FIG. 4 is a schematic top plan view of another related art chip on film (COF) type LCD module. As shown in FIG. 4, this LCD module includes the liquid crystal panel 110, the gate and data driving ICs 167 and 177, and the data PCB 170. However, unlike the LCD module 100 of FIG. 2, the LCD module of FIG. 4 does have a gate PCB. The gate PCB is not installed so as to reduce the process steps of fabricating the LCD module. Furthermore, the gate PCB makes a thinner module with increased spatial efficiency.
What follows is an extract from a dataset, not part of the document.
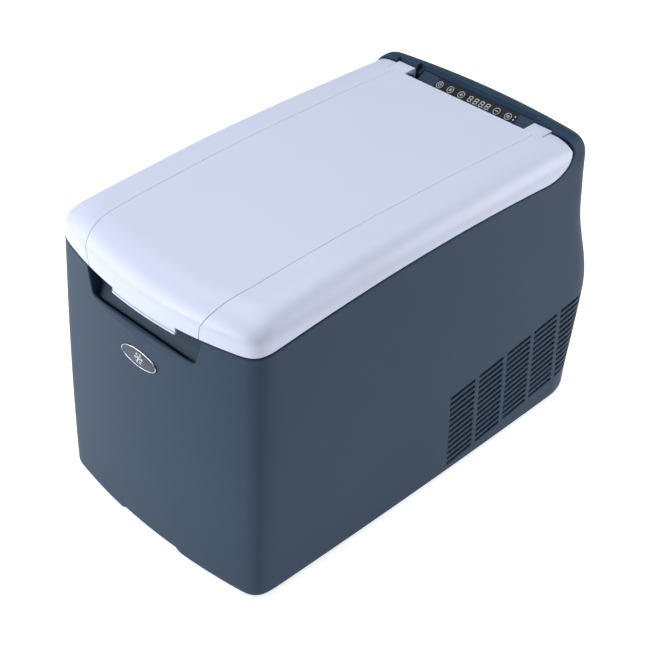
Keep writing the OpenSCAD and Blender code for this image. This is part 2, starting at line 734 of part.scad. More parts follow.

When the gate PCB is not installed, the gate driving ICs 167 are controlled by the data PCB 170 and supply signals to the liquid crystal panel 110 via the first flexible films 165. Namely, the data PCB 170 controls both the gate and data driving ICs 167 and 177. Additionally, a grounding path G2 is installed to electrically connect the data PCB 170, the data and gate driving ICs 177 and 167. Unlike the LCD module of FIGS. 2 and 3, since no gate PCB is provided, the gate driving ICs 167 may not be grounded sufficiently to the top case. Namely, the LCD module of FIG. 4 does not have a stable grounding such that it can efficiently discharge static electricity so as to avoid damage to the circuitries. Therefore, the LCD module can be damaged by static electricity or have noise in the displayed images.